Emit the exact text of every line from the line with "# The sail reaches" to the line with "bpy.context.view_layer.update()", both ends included. No other output is expected.

━━━━━ DATA TO USE

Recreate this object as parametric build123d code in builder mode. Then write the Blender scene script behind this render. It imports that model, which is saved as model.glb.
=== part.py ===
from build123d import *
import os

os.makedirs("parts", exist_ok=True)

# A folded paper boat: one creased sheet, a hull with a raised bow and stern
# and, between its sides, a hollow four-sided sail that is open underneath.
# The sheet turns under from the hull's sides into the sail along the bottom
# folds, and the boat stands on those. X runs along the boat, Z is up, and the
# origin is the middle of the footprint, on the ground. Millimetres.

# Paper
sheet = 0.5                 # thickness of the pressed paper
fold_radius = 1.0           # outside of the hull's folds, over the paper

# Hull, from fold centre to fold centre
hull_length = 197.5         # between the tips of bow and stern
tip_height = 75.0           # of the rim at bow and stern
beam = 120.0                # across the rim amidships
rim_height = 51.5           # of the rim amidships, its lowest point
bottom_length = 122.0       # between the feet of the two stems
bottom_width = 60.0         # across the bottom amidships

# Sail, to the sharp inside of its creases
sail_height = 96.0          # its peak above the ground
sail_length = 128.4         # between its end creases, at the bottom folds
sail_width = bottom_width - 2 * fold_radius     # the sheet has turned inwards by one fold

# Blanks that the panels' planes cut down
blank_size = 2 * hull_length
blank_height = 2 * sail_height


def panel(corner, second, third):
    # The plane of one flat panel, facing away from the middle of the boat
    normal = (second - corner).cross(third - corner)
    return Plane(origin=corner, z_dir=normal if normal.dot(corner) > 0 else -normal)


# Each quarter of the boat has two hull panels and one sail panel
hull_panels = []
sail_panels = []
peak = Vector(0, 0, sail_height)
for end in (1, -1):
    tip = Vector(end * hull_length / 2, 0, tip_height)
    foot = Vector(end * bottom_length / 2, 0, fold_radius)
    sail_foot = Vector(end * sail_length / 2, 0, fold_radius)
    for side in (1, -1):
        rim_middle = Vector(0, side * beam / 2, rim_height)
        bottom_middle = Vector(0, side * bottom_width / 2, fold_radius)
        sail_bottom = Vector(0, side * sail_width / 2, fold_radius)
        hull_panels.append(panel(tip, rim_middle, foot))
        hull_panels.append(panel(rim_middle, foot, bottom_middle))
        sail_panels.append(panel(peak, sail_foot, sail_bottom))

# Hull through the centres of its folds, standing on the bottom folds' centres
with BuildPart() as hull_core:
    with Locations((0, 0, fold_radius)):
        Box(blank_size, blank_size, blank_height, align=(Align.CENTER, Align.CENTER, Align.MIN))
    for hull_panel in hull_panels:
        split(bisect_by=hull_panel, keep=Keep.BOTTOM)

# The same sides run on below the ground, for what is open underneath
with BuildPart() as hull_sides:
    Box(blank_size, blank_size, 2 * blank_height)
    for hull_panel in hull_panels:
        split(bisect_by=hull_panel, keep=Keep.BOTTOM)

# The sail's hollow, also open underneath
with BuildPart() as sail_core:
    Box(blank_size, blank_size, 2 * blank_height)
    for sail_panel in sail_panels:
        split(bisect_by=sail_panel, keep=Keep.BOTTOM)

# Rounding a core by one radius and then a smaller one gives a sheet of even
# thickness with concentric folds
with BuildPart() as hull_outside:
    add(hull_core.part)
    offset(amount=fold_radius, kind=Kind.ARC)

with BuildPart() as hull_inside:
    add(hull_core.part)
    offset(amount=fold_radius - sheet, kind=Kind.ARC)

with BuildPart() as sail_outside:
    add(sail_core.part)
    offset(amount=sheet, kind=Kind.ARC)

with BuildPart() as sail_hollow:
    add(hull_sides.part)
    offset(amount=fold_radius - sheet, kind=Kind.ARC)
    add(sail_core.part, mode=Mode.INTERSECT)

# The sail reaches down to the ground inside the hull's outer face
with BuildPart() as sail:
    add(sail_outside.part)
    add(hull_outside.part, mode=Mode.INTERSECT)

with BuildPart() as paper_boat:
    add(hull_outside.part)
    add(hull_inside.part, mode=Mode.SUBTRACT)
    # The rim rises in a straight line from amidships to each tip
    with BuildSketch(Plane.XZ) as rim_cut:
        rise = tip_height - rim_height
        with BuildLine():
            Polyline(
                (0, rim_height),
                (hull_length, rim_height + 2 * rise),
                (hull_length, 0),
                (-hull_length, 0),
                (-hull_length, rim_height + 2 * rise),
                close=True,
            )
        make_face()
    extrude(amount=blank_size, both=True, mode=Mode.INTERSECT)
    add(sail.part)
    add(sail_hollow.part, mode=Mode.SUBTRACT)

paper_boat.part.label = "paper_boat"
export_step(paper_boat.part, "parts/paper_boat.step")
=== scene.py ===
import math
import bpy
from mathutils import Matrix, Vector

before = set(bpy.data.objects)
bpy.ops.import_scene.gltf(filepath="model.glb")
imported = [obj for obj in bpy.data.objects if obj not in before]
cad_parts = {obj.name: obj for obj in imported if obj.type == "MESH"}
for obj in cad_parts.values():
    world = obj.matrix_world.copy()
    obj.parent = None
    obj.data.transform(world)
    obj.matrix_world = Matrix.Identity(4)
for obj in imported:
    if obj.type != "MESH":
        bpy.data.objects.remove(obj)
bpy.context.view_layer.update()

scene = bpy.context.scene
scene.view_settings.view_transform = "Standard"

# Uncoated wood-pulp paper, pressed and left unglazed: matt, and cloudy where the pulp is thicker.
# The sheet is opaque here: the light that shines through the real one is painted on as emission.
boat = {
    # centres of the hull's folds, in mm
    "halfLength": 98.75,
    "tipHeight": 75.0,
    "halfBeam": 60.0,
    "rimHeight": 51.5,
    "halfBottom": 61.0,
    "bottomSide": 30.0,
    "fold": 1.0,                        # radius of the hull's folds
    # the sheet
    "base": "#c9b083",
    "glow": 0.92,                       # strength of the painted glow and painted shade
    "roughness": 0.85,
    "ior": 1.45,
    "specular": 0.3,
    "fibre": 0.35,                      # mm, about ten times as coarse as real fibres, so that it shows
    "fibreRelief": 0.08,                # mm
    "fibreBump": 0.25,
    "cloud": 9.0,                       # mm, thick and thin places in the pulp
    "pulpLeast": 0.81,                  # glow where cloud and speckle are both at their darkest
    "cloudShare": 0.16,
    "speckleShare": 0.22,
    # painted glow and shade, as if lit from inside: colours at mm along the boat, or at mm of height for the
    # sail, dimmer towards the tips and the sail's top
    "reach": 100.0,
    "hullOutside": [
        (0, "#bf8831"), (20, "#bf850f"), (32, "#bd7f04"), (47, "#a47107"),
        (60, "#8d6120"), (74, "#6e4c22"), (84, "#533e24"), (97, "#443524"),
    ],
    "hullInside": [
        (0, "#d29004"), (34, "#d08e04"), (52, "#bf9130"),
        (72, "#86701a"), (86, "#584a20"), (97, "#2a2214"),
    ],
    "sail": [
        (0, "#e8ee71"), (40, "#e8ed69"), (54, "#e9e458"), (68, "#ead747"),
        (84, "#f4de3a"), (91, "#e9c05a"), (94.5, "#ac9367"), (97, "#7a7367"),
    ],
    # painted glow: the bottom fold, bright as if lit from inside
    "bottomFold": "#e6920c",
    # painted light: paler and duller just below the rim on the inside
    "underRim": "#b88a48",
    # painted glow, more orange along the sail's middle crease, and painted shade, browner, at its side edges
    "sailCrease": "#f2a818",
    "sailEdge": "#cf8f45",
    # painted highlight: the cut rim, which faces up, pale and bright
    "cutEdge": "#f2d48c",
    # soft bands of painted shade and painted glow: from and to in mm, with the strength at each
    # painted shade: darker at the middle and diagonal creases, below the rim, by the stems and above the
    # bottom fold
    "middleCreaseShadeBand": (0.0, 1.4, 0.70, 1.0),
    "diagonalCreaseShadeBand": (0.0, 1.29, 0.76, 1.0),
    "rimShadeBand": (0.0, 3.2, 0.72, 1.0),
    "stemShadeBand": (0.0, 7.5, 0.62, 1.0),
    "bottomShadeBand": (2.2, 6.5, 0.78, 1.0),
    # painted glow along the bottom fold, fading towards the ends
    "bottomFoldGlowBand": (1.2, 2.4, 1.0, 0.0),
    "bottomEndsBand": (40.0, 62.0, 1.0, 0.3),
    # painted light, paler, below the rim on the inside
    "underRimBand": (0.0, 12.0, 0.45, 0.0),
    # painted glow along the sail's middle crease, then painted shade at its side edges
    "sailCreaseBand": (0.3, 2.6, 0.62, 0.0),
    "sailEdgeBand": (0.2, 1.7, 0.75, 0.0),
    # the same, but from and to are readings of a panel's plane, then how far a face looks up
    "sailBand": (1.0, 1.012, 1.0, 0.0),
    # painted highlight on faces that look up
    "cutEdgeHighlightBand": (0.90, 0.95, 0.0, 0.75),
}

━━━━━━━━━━
━━━━━ DATA TO USE

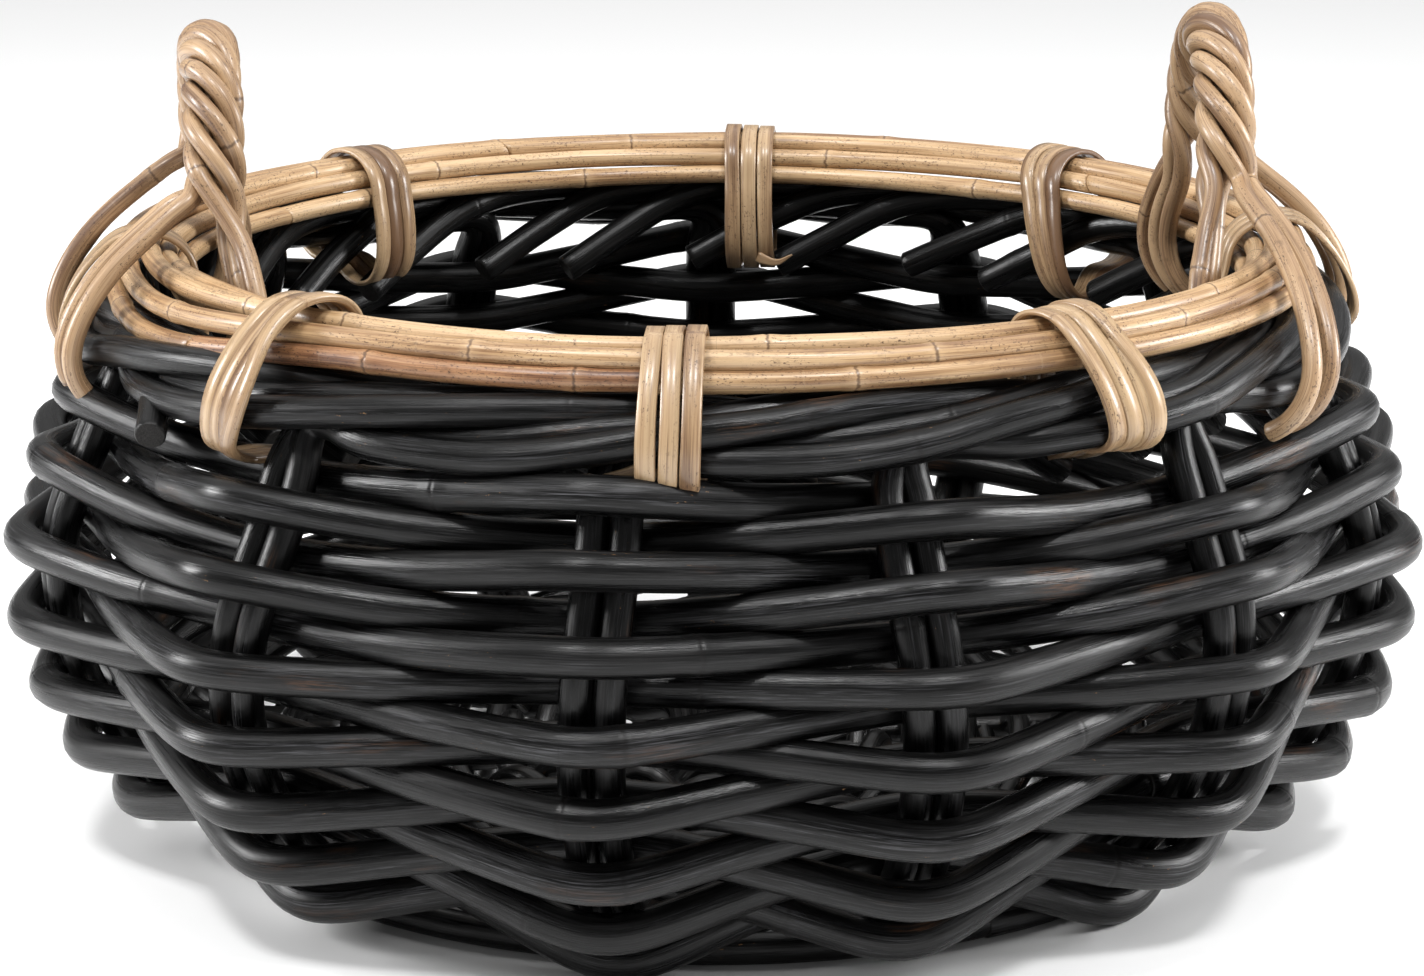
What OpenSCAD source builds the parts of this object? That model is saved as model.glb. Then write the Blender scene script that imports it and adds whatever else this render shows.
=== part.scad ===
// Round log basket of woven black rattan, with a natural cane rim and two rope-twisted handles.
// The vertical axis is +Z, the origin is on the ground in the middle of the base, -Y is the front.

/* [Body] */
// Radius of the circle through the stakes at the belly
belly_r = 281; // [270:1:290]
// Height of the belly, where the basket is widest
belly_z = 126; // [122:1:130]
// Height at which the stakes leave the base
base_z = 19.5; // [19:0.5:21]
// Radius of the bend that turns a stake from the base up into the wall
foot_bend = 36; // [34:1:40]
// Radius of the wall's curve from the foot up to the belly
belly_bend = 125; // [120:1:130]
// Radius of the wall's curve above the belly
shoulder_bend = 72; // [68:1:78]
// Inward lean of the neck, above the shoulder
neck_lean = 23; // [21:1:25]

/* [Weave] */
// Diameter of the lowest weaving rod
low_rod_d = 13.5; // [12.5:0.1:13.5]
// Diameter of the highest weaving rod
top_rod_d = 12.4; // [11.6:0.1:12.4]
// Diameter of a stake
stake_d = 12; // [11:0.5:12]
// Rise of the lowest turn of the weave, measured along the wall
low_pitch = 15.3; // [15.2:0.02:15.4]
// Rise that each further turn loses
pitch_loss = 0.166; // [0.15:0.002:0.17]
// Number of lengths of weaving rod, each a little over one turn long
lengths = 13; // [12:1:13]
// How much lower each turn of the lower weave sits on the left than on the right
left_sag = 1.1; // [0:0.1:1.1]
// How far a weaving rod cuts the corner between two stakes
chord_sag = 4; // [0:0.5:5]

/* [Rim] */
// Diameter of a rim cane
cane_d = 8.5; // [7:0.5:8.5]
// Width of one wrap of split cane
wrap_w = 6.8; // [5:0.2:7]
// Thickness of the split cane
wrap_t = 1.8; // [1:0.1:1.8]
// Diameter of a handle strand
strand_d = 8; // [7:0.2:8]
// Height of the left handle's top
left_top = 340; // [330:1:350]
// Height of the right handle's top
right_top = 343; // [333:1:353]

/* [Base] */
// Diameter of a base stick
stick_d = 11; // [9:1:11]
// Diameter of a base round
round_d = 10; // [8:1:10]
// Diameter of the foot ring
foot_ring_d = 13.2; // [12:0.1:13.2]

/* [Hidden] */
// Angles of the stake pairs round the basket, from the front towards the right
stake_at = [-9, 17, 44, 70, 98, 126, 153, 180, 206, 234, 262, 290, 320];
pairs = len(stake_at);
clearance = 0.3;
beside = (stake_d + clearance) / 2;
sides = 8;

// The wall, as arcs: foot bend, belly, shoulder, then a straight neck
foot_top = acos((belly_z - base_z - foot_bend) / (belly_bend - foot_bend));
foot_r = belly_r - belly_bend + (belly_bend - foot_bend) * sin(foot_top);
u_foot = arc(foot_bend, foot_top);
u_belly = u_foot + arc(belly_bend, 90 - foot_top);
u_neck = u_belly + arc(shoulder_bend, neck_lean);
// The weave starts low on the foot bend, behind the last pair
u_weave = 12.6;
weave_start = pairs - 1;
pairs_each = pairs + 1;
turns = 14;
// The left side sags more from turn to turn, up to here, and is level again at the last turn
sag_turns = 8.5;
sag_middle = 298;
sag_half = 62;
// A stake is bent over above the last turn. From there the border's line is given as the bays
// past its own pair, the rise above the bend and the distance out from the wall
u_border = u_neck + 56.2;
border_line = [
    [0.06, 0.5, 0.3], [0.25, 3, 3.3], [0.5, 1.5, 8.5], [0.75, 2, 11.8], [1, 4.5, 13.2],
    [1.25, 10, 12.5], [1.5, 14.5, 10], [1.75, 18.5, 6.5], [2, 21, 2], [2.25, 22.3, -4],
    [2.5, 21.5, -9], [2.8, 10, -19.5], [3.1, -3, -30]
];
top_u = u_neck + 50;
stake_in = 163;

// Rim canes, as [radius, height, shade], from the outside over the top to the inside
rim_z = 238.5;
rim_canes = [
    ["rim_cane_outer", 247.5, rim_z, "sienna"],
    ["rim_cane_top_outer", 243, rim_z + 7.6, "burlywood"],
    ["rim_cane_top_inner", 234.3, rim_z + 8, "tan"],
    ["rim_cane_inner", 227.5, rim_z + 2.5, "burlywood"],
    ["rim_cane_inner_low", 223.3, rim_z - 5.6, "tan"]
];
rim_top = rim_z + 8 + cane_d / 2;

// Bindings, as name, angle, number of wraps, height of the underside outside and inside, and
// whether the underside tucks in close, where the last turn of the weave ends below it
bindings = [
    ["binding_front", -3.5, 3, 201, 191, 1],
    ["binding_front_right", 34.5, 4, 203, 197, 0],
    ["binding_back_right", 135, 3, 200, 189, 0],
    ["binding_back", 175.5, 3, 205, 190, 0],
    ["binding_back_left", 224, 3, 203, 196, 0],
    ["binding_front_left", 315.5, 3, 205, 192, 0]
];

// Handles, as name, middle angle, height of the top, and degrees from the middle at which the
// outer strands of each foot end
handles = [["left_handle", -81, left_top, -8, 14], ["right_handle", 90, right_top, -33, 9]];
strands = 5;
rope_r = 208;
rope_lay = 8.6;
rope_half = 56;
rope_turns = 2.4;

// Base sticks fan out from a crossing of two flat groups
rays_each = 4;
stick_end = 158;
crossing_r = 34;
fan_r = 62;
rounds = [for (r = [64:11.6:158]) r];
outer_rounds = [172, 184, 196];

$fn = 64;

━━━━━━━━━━
━━━━━ DATA TO USE

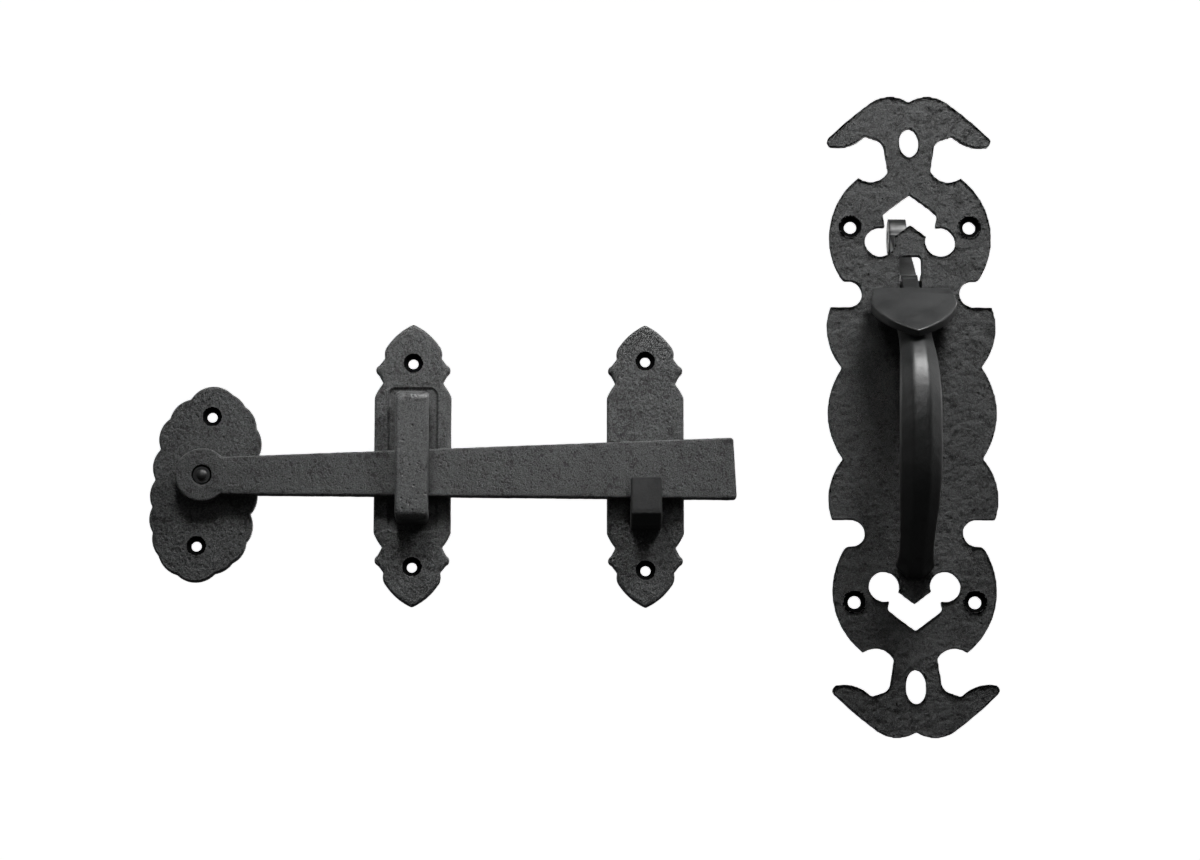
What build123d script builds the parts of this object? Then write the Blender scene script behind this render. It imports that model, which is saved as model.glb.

━━━━━━━━━━

— SOLUTION —
# The sail reaches down to the ground inside the hull's outer face
with BuildPart() as sail:
    add(sail_outside.part)
    add(hull_outside.part, mode=Mode.INTERSECT)

with BuildPart() as paper_boat:
    add(hull_outside.part)
    add(hull_inside.part, mode=Mode.SUBTRACT)
    # The rim rises in a straight line from amidships to each tip
    with BuildSketch(Plane.XZ) as rim_cut:
        rise = tip_height - rim_height
        with BuildLine():
            Polyline(
                (0, rim_height),
                (hull_length, rim_height + 2 * rise),
                (hull_length, 0),
                (-hull_length, 0),
                (-hull_length, rim_height + 2 * rise),
                close=True,
            )
        make_face()
    extrude(amount=blank_size, both=True, mode=Mode.INTERSECT)
    add(sail.part)
    add(sail_hollow.part, mode=Mode.SUBTRACT)

paper_boat.part.label = "paper_boat"
export_step(paper_boat.part, "parts/paper_boat.step")
=== scene.py ===
import math
import bpy
from mathutils import Matrix, Vector

before = set(bpy.data.objects)
bpy.ops.import_scene.gltf(filepath="model.glb")
imported = [obj for obj in bpy.data.objects if obj not in before]
cad_parts = {obj.name: obj for obj in imported if obj.type == "MESH"}
for obj in cad_parts.values():
    world = obj.matrix_world.copy()
    obj.parent = None
    obj.data.transform(world)
    obj.matrix_world = Matrix.Identity(4)
for obj in imported:
    if obj.type != "MESH":
        bpy.data.objects.remove(obj)
bpy.context.view_layer.update()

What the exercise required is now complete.